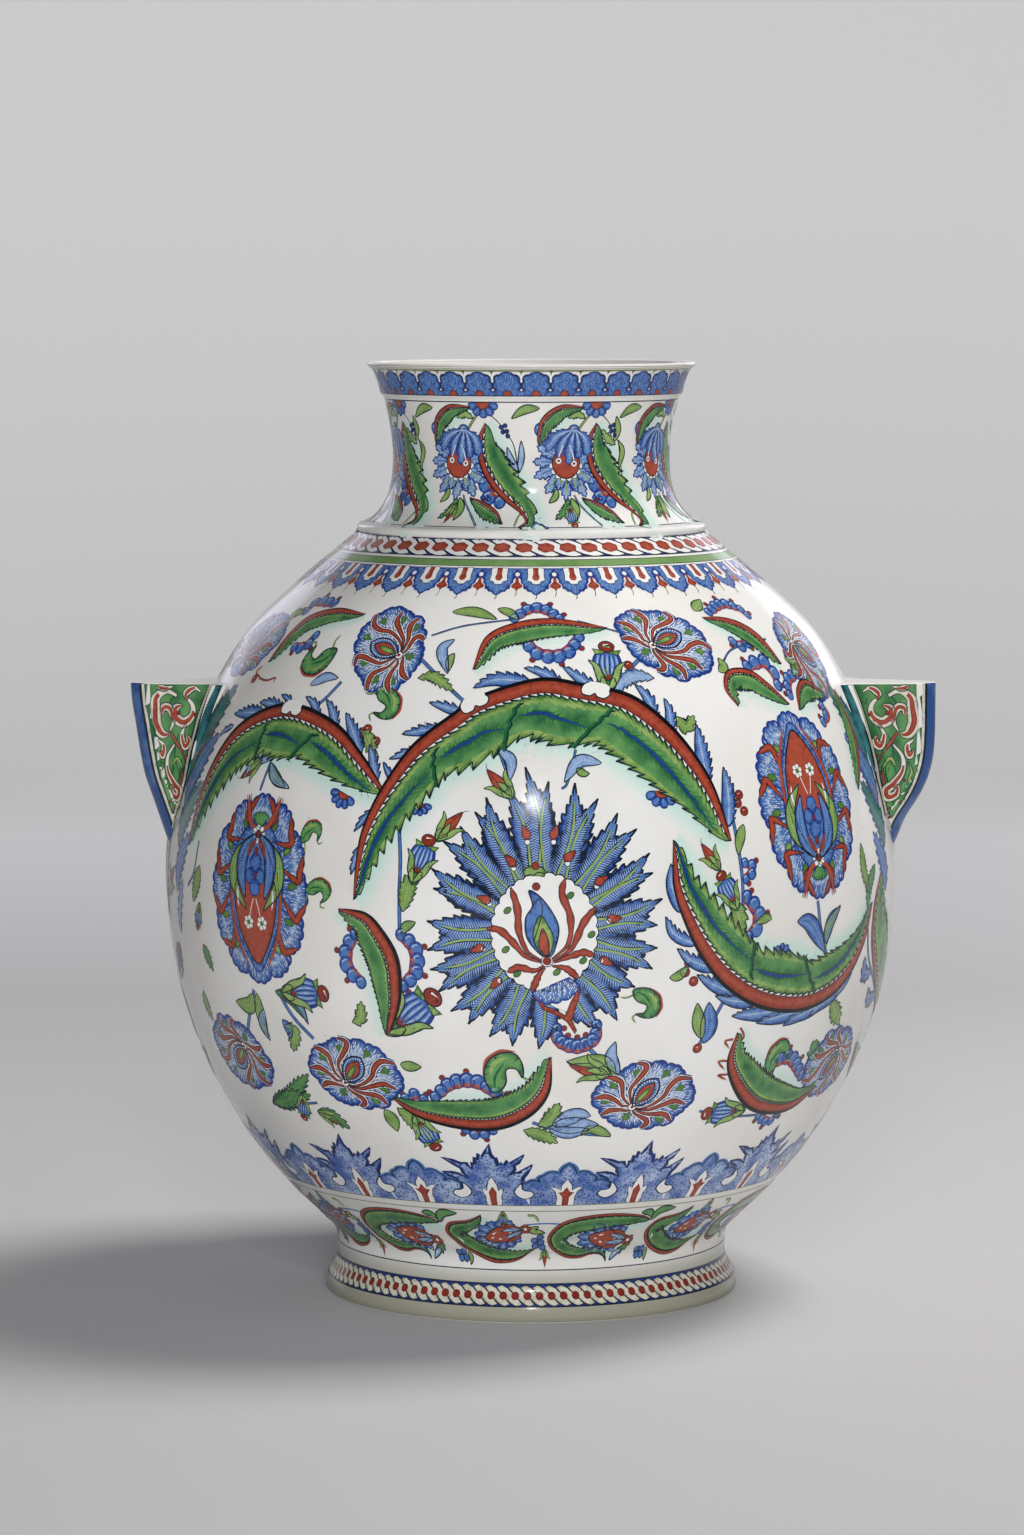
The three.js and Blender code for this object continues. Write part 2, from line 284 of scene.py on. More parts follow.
def dense(points, step=1.5, closed=False):
    """A smooth curve through chosen points, as points a step apart."""
    p = np.array(points, float)
    count = len(p)
    last = count if closed else count - 1
    out = []
    for i in range(last):
        if closed:
            a, b, c, d = (p[(i + k) % count] for k in (-1, 0, 1, 2))
        else:
            b, c = p[i], p[i + 1]
            a = p[i - 1] if i else 2 * b - c
            d = p[i + 2] if i + 2 < count else 2 * c - b
        pieces = max(2, int(np.linalg.norm(c - b) / step) + 1)
        t = np.arange(pieces)[:, None] / pieces
        out.append(0.5 * (2 * b + (c - a) * t + (2 * a - 5 * b + 4 * c - d) * t * t
                          + (3 * b - a - 3 * c + d) * t ** 3))
    if not closed:
        out.append(p[-1:])
    return np.concatenate(out)


def even(points, count):
    """The same open curve with points spread evenly along it."""
    lengths = run_of(points)
    at = np.linspace(0.0, lengths[-1], count)
    return np.stack([np.interp(at, lengths, points[:, k]) for k in (0, 1)], axis=1)


def length_of(points):
    return float(run_of(points)[-1])


def swell(t, peak=0.5, power=0.8):
    """0 at both ends and 1 at the peak."""
    t = np.clip(t, 0.0, 1.0)
    bent = t ** (math.log(0.5) / math.log(peak))
    return np.sin(np.pi * bent) ** power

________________

**WHAT TO PRODUCE:** Copy all of the material word for word.

**RESPONSE FOR THIS EXERCISE:**
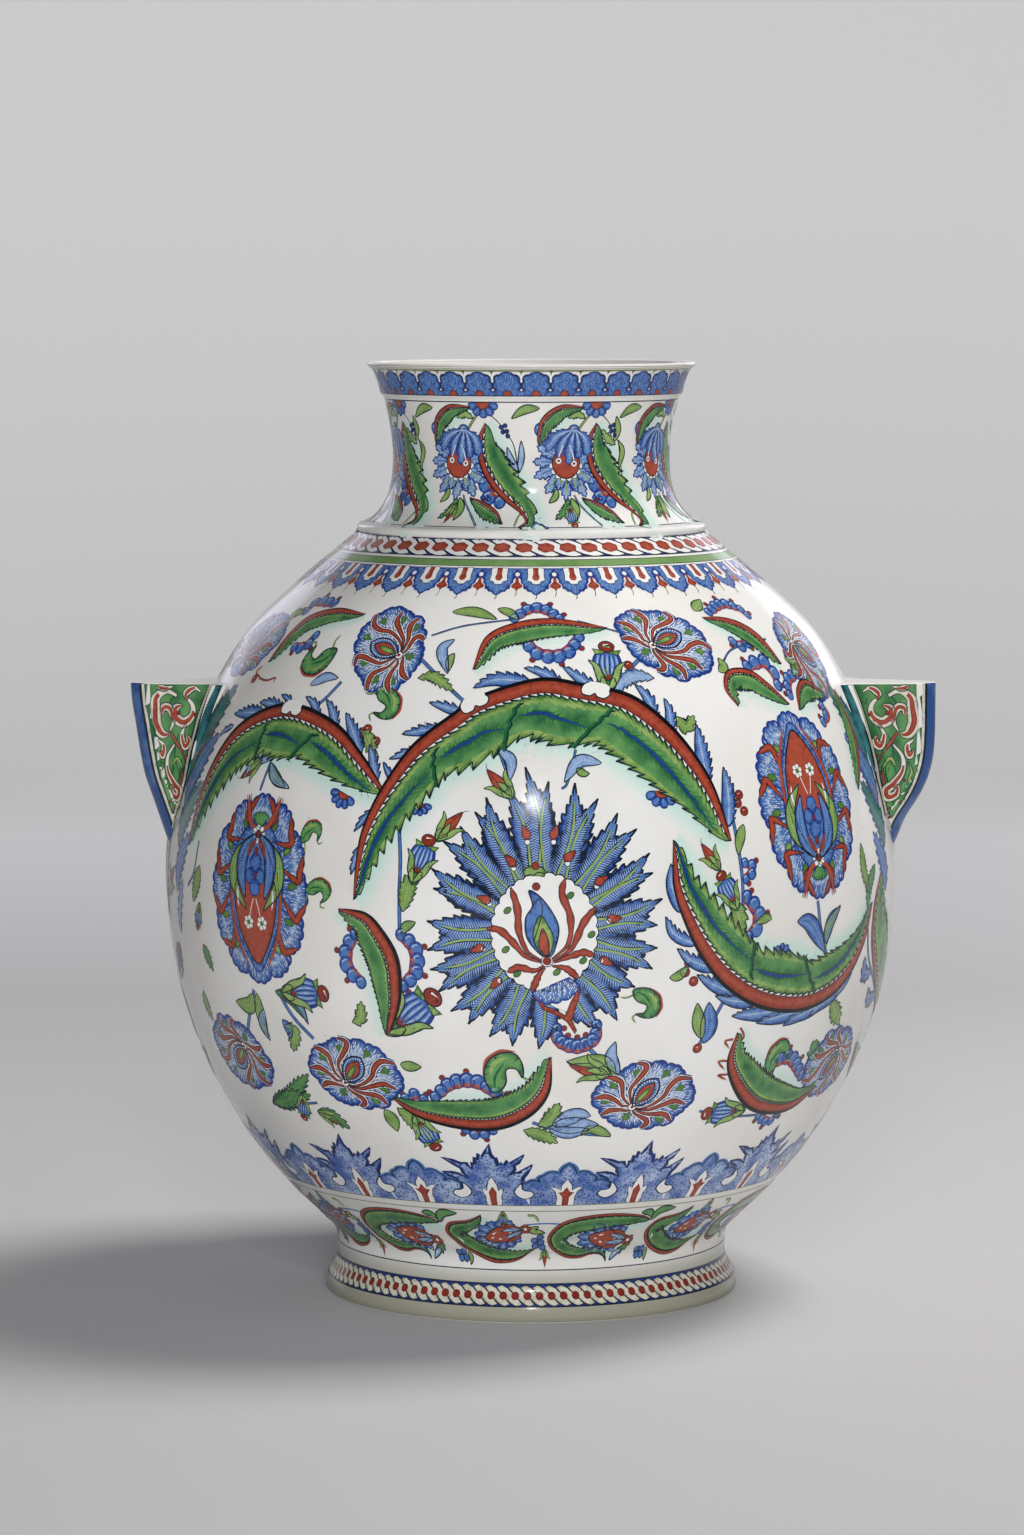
The three.js and Blender code for this object continues. Write part 2, from line 284 of scene.py on. More parts follow.
def dense(points, step=1.5, closed=False):
    """A smooth curve through chosen points, as points a step apart."""
    p = np.array(points, float)
    count = len(p)
    last = count if closed else count - 1
    out = []
    for i in range(last):
        if closed:
            a, b, c, d = (p[(i + k) % count] for k in (-1, 0, 1, 2))
        else:
            b, c = p[i], p[i + 1]
            a = p[i - 1] if i else 2 * b - c
            d = p[i + 2] if i + 2 < count else 2 * c - b
        pieces = max(2, int(np.linalg.norm(c - b) / step) + 1)
        t = np.arange(pieces)[:, None] / pieces
        out.append(0.5 * (2 * b + (c - a) * t + (2 * a - 5 * b + 4 * c - d) * t * t
                          + (3 * b - a - 3 * c + d) * t ** 3))
    if not closed:
        out.append(p[-1:])
    return np.concatenate(out)


def even(points, count):
    """The same open curve with points spread evenly along it."""
    lengths = run_of(points)
    at = np.linspace(0.0, lengths[-1], count)
    return np.stack([np.interp(at, lengths, points[:, k]) for k in (0, 1)], axis=1)


def length_of(points):
    return float(run_of(points)[-1])


def swell(t, peak=0.5, power=0.8):
    """0 at both ends and 1 at the peak."""
    t = np.clip(t, 0.0, 1.0)
    bent = t ** (math.log(0.5) / math.log(peak))
    return np.sin(np.pi * bent) ** power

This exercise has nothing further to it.